» AVAILABLE DATA

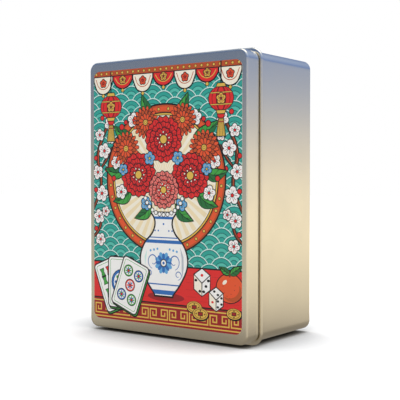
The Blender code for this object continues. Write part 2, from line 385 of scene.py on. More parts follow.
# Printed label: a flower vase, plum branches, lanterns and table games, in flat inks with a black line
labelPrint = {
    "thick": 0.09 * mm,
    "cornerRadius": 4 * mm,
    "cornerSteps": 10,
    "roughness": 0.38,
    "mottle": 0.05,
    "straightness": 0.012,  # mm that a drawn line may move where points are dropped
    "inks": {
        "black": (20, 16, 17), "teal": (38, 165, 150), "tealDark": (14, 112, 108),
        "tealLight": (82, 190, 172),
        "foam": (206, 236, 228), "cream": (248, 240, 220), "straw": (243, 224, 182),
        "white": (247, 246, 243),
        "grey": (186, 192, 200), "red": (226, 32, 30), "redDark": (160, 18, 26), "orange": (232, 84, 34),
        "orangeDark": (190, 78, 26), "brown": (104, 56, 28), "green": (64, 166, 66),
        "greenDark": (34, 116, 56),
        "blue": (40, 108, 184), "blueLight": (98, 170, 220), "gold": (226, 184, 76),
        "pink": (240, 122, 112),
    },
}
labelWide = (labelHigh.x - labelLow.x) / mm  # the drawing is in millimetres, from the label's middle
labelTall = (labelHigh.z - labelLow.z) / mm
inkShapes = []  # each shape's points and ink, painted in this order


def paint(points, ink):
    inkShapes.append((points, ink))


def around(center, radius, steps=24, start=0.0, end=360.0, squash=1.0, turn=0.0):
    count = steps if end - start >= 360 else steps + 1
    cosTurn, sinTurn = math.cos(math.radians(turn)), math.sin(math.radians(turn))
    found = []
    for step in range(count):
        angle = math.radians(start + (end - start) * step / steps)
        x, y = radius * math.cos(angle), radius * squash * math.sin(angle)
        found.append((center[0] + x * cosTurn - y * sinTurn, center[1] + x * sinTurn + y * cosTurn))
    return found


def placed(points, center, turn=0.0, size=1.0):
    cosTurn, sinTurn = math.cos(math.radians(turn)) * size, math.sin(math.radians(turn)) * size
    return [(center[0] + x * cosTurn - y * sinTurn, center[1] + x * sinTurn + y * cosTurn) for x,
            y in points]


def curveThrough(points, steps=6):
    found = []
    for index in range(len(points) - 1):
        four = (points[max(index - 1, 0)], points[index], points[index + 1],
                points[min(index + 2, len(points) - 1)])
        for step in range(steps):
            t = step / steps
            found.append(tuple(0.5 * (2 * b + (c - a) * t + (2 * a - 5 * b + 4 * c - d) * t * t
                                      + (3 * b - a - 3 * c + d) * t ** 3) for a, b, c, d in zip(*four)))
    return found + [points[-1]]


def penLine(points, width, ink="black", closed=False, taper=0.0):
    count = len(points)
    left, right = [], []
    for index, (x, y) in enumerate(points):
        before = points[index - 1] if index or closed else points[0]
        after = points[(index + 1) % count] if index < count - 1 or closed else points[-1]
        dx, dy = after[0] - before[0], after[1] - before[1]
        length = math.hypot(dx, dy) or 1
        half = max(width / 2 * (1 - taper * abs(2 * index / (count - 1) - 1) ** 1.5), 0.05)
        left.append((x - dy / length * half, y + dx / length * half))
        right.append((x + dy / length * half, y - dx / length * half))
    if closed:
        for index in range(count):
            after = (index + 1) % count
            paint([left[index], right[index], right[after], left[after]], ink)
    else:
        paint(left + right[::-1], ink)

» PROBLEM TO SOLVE
Copy each line above that contains the word "from".

» THE REPLY
The Blender code for this object continues. Write part 2, from line 385 of scene.py on. More parts follow.
labelWide = (labelHigh.x - labelLow.x) / mm  # the drawing is in millimetres, from the label's middle